Updated

An experimental gel containing a prescription HIV drug has been shown for the first time to protect rectal tissue against the virus that causes AIDS, according to new research.

The gel, containing Gilead Sciences Inc's AIDS drug tenofovir, has previously been shown to sharply reduce HIV infections in women when applied inside the vagina.

The latest study, which involved rectal tissue biopsies taken from HIV-negative men and women who used the product daily for one week, provides the first evidence that tenofovir gel could help reduce the risk of HIV from anal sex.

The researchers, who presented the findings at a medical meeting in Boston, are reformulating the gel so that it is less harmful to the rectum than the original vaginal microbicide.

The risk of becoming infected with HIV from unprotected anal sex may be at least 20 times greater than unprotected vaginal sex, in part because the rectal lining is only one-cell thick compared to the vagina's multiple layers, making it easier for the virus to reach cells to infect, the researchers said in a statement.

Tissue samples obtained in the study were sent to a laboratory where they were exposed to HIV. The study found that the virus was significantly blocked in samples from participants who used tenofovir gel compared with samples from participants who used a placebo gel. An oral dose of tenofovir was not shown to provide protection from HIV.

Although the study found use of the gel generally safe, two participants had severe gastrointestinal side effects, including diarrhea and lower abdominal cramps.

Another study is under way using a formulation of tenofovir gel with less glycerin, an additive found in many gel-like products, in the hope that this will make it better tolerated.

A separate mid-stage study presented at the meeting compared the oral and gel forms of the drug in American and African women. It found that daily use of tenofovir gel resulted in a more than 100-times higher concentration of active drug in vaginal tissue compared with use of an oral tablet.

Compared with the gel, a daily tablet was associated with a 20-times higher active drug concentration in blood.

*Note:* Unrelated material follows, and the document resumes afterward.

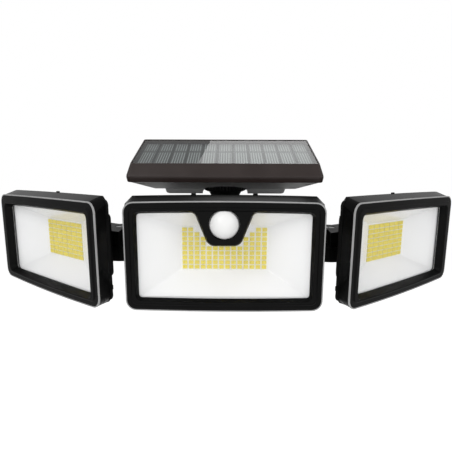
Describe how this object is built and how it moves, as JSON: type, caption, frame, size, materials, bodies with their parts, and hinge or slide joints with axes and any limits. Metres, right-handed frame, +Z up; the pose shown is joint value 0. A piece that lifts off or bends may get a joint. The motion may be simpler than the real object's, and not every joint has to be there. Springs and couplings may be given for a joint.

"How the differences between the gel and the tablet will translate in terms of protective effect, we can't say just yet," Dr. Craig Hendrix, a professor of medicine and pharmacology at Johns Hopkins School of Medicine in Baltimore and the study's leader, said in a statement.

Most American women studied in the trial favored the oral tablet. The African women favored the gel and tablet equally, although many of them said they liked the gel because it enhanced sexual pleasure, the researchers reported.